Describe a scenario in which North Korea pursues denuclearization.  

The indispensability of nuclear capabilities to North Korea’s existence and survivability can be re-emphasized when we consider a scenario in which the Kim regime takes constructive steps to follow through on denuclearization. If the North renounces its nuclear and missile programs, there would be no confrontation on the Korean Peninsula. Seoul and Tokyo’s perception of Pyongyang as a national security threat would be reduced; Seoul’s dependence on U.S. troops to back up its military and defense readiness in the event of an outbreak along the demilitarized zone would be much more relaxed; the Kim dynasty would not be able to barter the lives and rights of its citizens for international economic concessions for regime survivability. If the North renounces its nuclear and missile programs, it will only be a matter of time [until] we settle the remaining tangential issues pertaining to the Kim regime – its atrocious human rights record, illicit trade and financial transactions, complicity in acts of terrorism by hostile states, and cybercrimes.

How should Washington and Seoul handle this Gordian knot?

Evidently, the toughest link in the Gordian knot will not come undone so easily, as it defeats the purpose of the riddle –  the North has much to lose by giving up its nuclear arsenal. Denuclearization is akin to jettisoning Kim Jong-un’s lifeline and forever bargaining token. As tempting as it may be to pursue bold, decisive measures to slay this persistent, tenacious knot – particularly under this time crunch — Washington, Seoul, and other parties should cautiously proceed in the months ahead, discerning North Korea’s olive branch extension and intent to denuclearize with a grain of skepticism.

Surmise Pyongyang’s current calculation/miscalculation.

Interestingly, the DPRK has yet to issue a public statement in response to President Trump’s acceptance of Kim’s summit invitation; we’ve also yet to see North Korea’s response to the recent announcement of the resumption of the joint U.S.-South Korea military drills. Laying low and keeping mum are, as we know, a tactic Pyongyang employs to hold us in suspense. In addition, even for Kim, two summits back-to-back – including one with his archrival – is a pretty big deal. Kim’s probably using this time to re-center himself, calculate and mentally play out possible moves in the lead-up to and during the negotiations.

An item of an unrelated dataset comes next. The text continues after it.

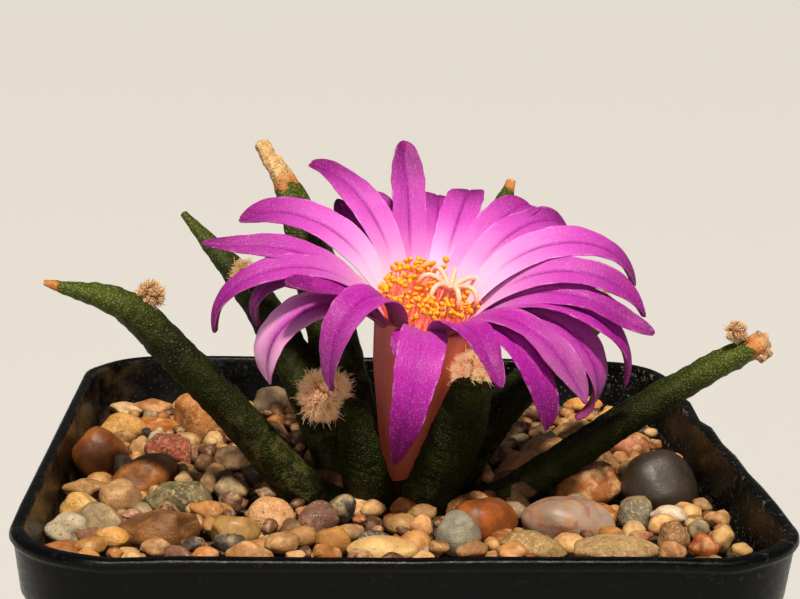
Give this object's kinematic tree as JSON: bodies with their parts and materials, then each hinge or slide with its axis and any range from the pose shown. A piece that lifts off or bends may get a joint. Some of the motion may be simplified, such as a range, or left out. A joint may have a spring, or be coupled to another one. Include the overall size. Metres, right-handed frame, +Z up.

If the U.S. and South Korea are intent on concluding the summit meetings with more than just Pyongyang’s conditional, qualified, and noncommittal agreement on denuclearization – which would be no different from the previous summits  – we need to once again remind ourselves that the DPRK will not easily give up its nuclear card, for its inherent and existential value to the survival of the Kim regime. Complete, irreversible, and verifiable denuclearization will come with a heavy price. All sides have been made aware of this; Washington and Seoul should thus deflate any unrealistic hopes and anticipate a condition-laden, tentative guarantee of rehabilitated steps from their North Korean counterparts before reaching the threshold for a pledge to denuclearize.

After all, it wouldn’t be called a Gordian knot if it’s easily undoable.